Abstract

The Functional Load (FL) principle, in which the gravity of errors in segmentals can be estimated by how frequently two phonemes distinguish words in a language, is crucial to intelligibility-based instruction of Second Language (L2) pronunciation (Derwing & Munro, 2015; Levis, 2018). Despite its attractiveness, the evidence for broad applicability of the principle remains modest, and the cumulative effect of errors is understudied. In this paper, we investigate the impact of FL and error frequency on judgments of comprehensibility and accentedness. This study employed a database of read-aloud sentences with one, two, three, and four high and low FL errors as well as sentences with both high and low FL errors. Thirty-one native speakers of English rated the comprehensibility and accentedness of the sentences.

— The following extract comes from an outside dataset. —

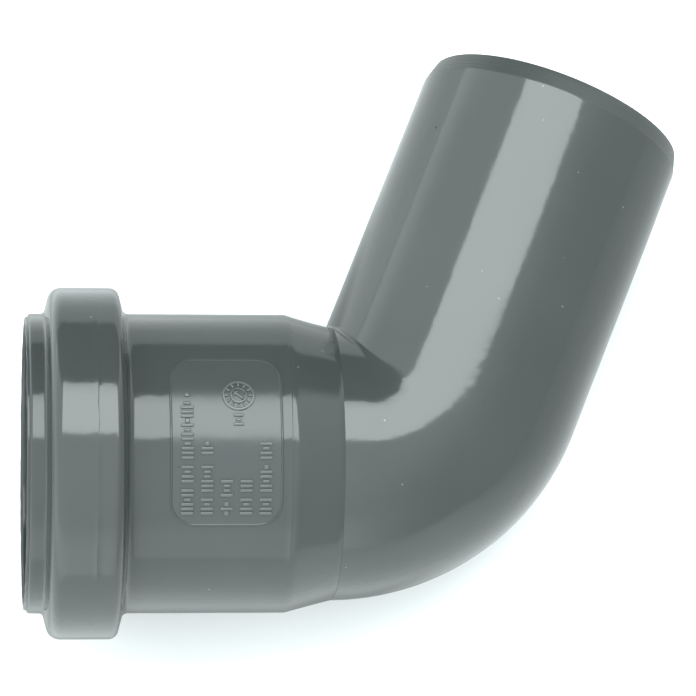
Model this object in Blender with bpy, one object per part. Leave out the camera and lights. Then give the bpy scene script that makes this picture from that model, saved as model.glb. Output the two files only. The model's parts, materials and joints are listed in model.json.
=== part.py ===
"""A 67.5 degree push-fit bend for 50 mm waste pipe, with the lip seal in its socket.

Both pieces are turned about a straight axis first and then carried round the bend.
Lengths are metres. In the fitting's own frame the socket and spigot axes cross at
the origin, the socket runs along -X, and the throat of the bend faces +Y.
"""

import math

import bmesh
import bpy
from mathutils import Matrix, Vector

# Driving dimensions of the bend.
BEND_ANGLE = math.radians(67.5)
BACK_RADIUS = 0.0489
THROAT_RADIUS = 0.0008
THROAT_OFFSET = 0.0140
THROAT_SOFTNESS = 0.0030

# Driving dimensions of the pipe ends.
SPIGOT_RADIUS = 0.0250
SPIGOT_ROOT_RADIUS = 0.0248
SPIGOT_LENGTH = 0.0723
SPIGOT_CHAMFER_LENGTH = 0.0034
SPIGOT_TIP_RADIUS = 0.02405
PIPE_BORE_RADIUS = 0.0232
SOCKET_LENGTH = 0.0720
SOCKET_RADIUS = 0.0272
SOCKET_BORE_RADIUS = 0.0254

# The bead that holds the seal, as distances from the crossing of the axes.
BEAD_RADIUS = 0.0319
BEAD_FRONT = 0.0685
BEAD_BACK = 0.0541
GROOVE_FRONT = 0.0663
GROOVE_BACK = 0.0566
GROOVE_RADIUS = 0.0301
COLLAR_BORE_RADIUS = 0.0257
RIM_INNER_RADIUS = 0.0260
RIM_ROUNDING = 0.0005

# The cone between the socket and the neck, which also stops the pushed-in pipe.
CONE_WIDE = 0.0248
CONE_NARROW = 0.01595
STOP_WIDE = 0.0255
STOP_NARROW = 0.0185
NECK_RADIUS = 0.02497

# The seal keeps this gap to its groove.
SEAL_GAP = 0.0003
SEAL_LIP_RADIUS = 0.0242

# How the fitting lies: its bead, its back and its spigot's end touch the surface.
REST_PITCH = math.radians(6.91)
REST_ROLL = math.radians(3.07)

SEGMENTS = 48
BEND_STEPS = 10
BEND_SPAN = 0.98
SHARP_ANGLE = math.radians(25)

SLOPE = math.tan(BEND_ANGLE / 2)
SPIGOT_DIRECTION = Vector((math.cos(BEND_ANGLE), math.sin(BEND_ANGLE), 0))
SPIGOT_THROAT_SIDE = Vector((-math.sin(BEND_ANGLE), math.cos(BEND_ANGLE), 0))


def turn_radius(offset):
    """The radius in which a line this far towards the throat turns through the bend."""

    def ramp(value):
        away = THROAT_OFFSET - value
        return (away + math.hypot(away, THROAT_SOFTNESS)) / 2

    share = ramp(offset) / ramp(-NECK_RADIUS)
    return THROAT_RADIUS + (BACK_RADIUS - THROAT_RADIUS) * share


def turn_start(offset):
    """How far from the crossing of the axes a line at this offset starts to turn."""
    return (offset + turn_radius(offset)) * SLOPE


def along_leg(distance, offset):
    """Moves a station near the bend outward where the throat's crease reaches past it."""
    if distance >= CONE_WIDE:
        return distance
    start = max(CONE_NARROW, turn_start(offset) + 0.0002)
    share = (distance - CONE_NARROW) / (CONE_WIDE - CONE_NARROW)
    return start + share * (CONE_WIDE - start)


def carry_round(point):
    """Takes a point of the straight fitting to its place on the bent one."""
    station, offset, side = point
    if station <= -CONE_NARROW:
        return Vector((-along_leg(-station, offset), offset, side))
    if station >= CONE_NARROW:
        middle = SPIGOT_DIRECTION * along_leg(station, offset)
        return middle + SPIGOT_THROAT_SIDE * offset + Vector((0, 0, side))
    share = (station / CONE_NARROW + BEND_SPAN) / (2 * BEND_SPAN)
    angle = BEND_ANGLE * min(max(share, 0), 1)
    radius = turn_radius(offset)
    forward = radius * math.sin(angle) - turn_start(offset)
    return Vector((forward, offset + radius * (1 - math.cos(angle)), side))


def bend_stations(radius_in, radius_out):
    """Stations through the bend, with the radius passing from one value to the other."""
    reach = CONE_NARROW * BEND_SPAN
    stations = []
    for step in range(BEND_STEPS + 1):
        share = step / BEND_STEPS
        stations.append((reach * (2 * share - 1), radius_in + (radius_out - radius_in) * share))
    return stations


def body_outline():
    """The wall's outline as (station, radius): down the outside, then back up the bore."""
    chamfer_start = SPIGOT_LENGTH - SPIGOT_CHAMFER_LENGTH
    outside = [
        (-SOCKET_LENGTH, RIM_INNER_RADIUS),
        (-SOCKET_LENGTH, SOCKET_RADIUS - RIM_ROUNDING),
        (-SOCKET_LENGTH + RIM_ROUNDING, SOCKET_RADIUS),
        (-BEAD_FRONT - 0.0003, SOCKET_RADIUS),
        (-BEAD_FRONT + 0.0003, SOCKET_RADIUS + 0.0008),
        (-BEAD_FRONT + 0.0007, BEAD_RADIUS - 0.0019),
        (-BEAD_FRONT + 0.0014, BEAD_RADIUS - 0.0006),
        (-BEAD_FRONT + 0.0026, BEAD_RADIUS),
        (-BEAD_BACK - 0.0030, BEAD_RADIUS),
        (-BEAD_BACK - 0.0018, BEAD_RADIUS - 0.0004),
        (-BEAD_BACK - 0.0007, BEAD_RADIUS - 0.0018),
        (-BEAD_BACK - 0.0001, SOCKET_RADIUS + 0.0004),
        (-BEAD_BACK + 0.0004, SOCKET_RADIUS),
        (-CONE_WIDE - 0.0004, SOCKET_RADIUS),
        (-CONE_WIDE + 0.0006, SOCKET_RADIUS - 0.0002),
        (-CONE_NARROW, NECK_RADIUS),
    ]
    outside += bend_stations(NECK_RADIUS, SPIGOT_ROOT_RADIUS)
    outside += [
        (CONE_NARROW, SPIGOT_ROOT_RADIUS),
        (CONE_WIDE, SPIGOT_ROOT_RADIUS),
        (chamfer_start, SPIGOT_RADIUS),
        (SPIGOT_LENGTH, SPIGOT_TIP_RADIUS),
    ]
    bore = [
        (SPIGOT_LENGTH, PIPE_BORE_RADIUS),
        (CONE_WIDE, PIPE_BORE_RADIUS),
        (CONE_NARROW, PIPE_BORE_RADIUS),
    ]
    bore += reversed(bend_stations(PIPE_BORE_RADIUS, PIPE_BORE_RADIUS))
    bore += [
        (-CONE_NARROW, PIPE_BORE_RADIUS),
        (-STOP_NARROW, PIPE_BORE_RADIUS),
        (-STOP_WIDE, SOCKET_BORE_RADIUS),
        (-GROOVE_BACK, SOCKET_BORE_RADIUS),
        (-GROOVE_BACK - 0.0003, GROOVE_RADIUS - 0.0008),
        (-GROOVE_BACK - 0.0012, GROOVE_RADIUS),
        (-GROOVE_FRONT + 0.0011, GROOVE_RADIUS),
        (-GROOVE_FRONT + 0.0003, GROOVE_RADIUS - 0.0008),
        (-GROOVE_FRONT, COLLAR_BORE_RADIUS),
        (-SOCKET_LENGTH + 0.0006, COLLAR_BORE_RADIUS),
    ]
    return outside + bore


def seal_outline():
    """The seal's section as (station, radius): a solid heel and a lip that leans inward."""
    front = -GROOVE_FRONT + 0.0008
    back = -GROOVE_BACK - 0.0010
    heel = GROOVE_RADIUS - SEAL_GAP
    return [
        (front, COLLAR_BORE_RADIUS + 0.0011),
        (front, heel - 0.0012),
        (front + 0.0012, heel),
        (back - 0.0012, heel),
        (back, heel - 0.0008),
        (back, heel - 0.0022),
        (back - 0.0018, heel - 0.0030),
        (back - 0.0006, SEAL_LIP_RADIUS + 0.0002),
        (back - 0.0014, SEAL_LIP_RADIUS),
        (front + 0.0024, COLLAR_BORE_RADIUS + 0.0003),
    ]


def turned_mesh(name, outline):
    """Spins a closed outline once about the straight axis."""
    shape = bmesh.new()
    corners = [shape.verts.new((station, radius, 0)) for station, radius in outline]
    edges = [shape.edges.new((one, two)) for one, two in zip(corners, corners[1:] + corners[:1])]
    bmesh.ops.spin(
        shape,
        geom=corners + edges,
        cent=(0, 0, 0),
        axis=(1, 0, 0),
        angle=2 * math.pi,
        steps=SEGMENTS,
        use_merge=True,
    )
    bmesh.ops.recalc_face_normals(shape, faces=shape.faces)
    mesh = bpy.data.meshes.new(name)
    shape.to_mesh(mesh)
    shape.free()
    return mesh


def bent_mesh(name, outline):
    """A turned shape carried round the bend."""
    mesh = turned_mesh(name, outline)
    for vertex in mesh.vertices:
        vertex.co = carry_round(vertex.co)
    mesh.shade_smooth()
    mesh.set_sharp_from_angle(angle=SHARP_ANGLE)
    return mesh


def plain_material(name, colour, roughness):
    """A Principled material of one colour."""
    material = bpy.data.materials.new(name)
    material.use_nodes = True
    shader = material.node_tree.nodes["Principled BSDF"]
    shader.inputs["Base Color"].default_value = (*colour, 1)
    shader.inputs["Roughness"].default_value = roughness
    shader.inputs["Metallic"].default_value = 0
    return material


def add_piece(name, mesh, material, parent):
    """Links one named piece under the resting frame."""
    piece = bpy.data.objects.new(name, mesh)
    mesh.materials.append(material)
    bpy.context.scene.collection.objects.link(piece)
    piece.parent = parent
    return piece


def lay_down(frame, pieces):
    """Turns the fitting as it lies, with its lowest points at z = 0 and its box centred."""
    turn = Matrix.Rotation(REST_ROLL, 4, "X") @ Matrix.Rotation(REST_PITCH, 4, "Y")
    points = [turn @ vertex.co for piece in pieces for vertex in piece.data.vertices]
    low = Vector(min(point[axis] for point in points) for axis in range(3))
    high = Vector(max(point[axis] for point in points) for axis in range(3))
    frame.rotation_euler = turn.to_euler()
    frame.location = (-(low.x + high.x) / 2, -(low.y + high.y) / 2, -low.z)


def main():
    """Builds both pieces and lays them down."""
    for old in list(bpy.data.objects):
        bpy.data.objects.remove(old, do_unlink=True)
    resting_frame = bpy.data.objects.new("resting_frame", None)
    bpy.context.scene.collection.objects.link(resting_frame)
    grey_plastic = plain_material("grey_plastic", (0.17, 0.20, 0.20), 0.28)
    black_rubber = plain_material("black_rubber", (0.02, 0.02, 0.02), 0.65)
    pieces = [
        add_piece("elbow_body", bent_mesh("elbow_body", body_outline()), grey_plastic, resting_frame),
        add_piece("lip_seal", bent_mesh("lip_seal", seal_outline()), black_rubber, resting_frame),
    ]
    lay_down(resting_frame, pieces)


main()
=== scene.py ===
"""Looks of a 67.5 degree push-fit bend for 50 mm waste pipe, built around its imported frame.

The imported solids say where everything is. This script replaces them with finely turned
surfaces that are carried round the bend, adds the raised moulding marks, and gives the
grey plastic and the black rubber their finishes. Lengths are metres throughout.

In the fitting's own frame the socket and spigot axes cross at the origin, the socket runs
along -X, the throat of the bend faces +Y, and +Z looks up from the bend's plane.
"""

from __future__ import annotations

import json
import logging
import math
from dataclasses import dataclass, field, replace
from enum import Enum

import bmesh
import bpy
from mathutils import Matrix, Vector, noise

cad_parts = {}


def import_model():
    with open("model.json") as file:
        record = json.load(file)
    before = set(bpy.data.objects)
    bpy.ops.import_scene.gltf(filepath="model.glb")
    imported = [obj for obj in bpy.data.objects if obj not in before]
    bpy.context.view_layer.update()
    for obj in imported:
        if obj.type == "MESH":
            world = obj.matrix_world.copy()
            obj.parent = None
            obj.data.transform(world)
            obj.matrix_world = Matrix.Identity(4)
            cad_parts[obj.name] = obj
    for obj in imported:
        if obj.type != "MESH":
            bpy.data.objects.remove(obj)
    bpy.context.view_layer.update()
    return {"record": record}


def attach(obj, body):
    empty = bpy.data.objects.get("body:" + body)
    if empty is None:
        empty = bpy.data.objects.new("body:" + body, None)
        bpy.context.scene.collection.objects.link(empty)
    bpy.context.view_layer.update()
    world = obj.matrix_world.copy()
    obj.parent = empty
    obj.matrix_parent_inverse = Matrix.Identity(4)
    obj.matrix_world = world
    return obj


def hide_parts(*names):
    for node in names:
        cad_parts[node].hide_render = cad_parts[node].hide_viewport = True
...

High FL errors were associated with greater loss of comprehensibility and judgments of higher accentedness than low FL errors. Utterances with low FL errors received significantly lower comprehensibility ratings as errors increased beyond two. However, ratings of comprehensibility for high FL errors deteriorated beyond three errors. For accentedness judgments, higher error frequency affected high FL errors only. Overall, the results confirm earlier findings for the usefulness of functional load as a metric for L2 pronunciation teaching, but raise questions about whether findings for extremes on the 10-point FL hierarchy (Brown, 1988) reflect error gravity findings for the middle of the hierarchy.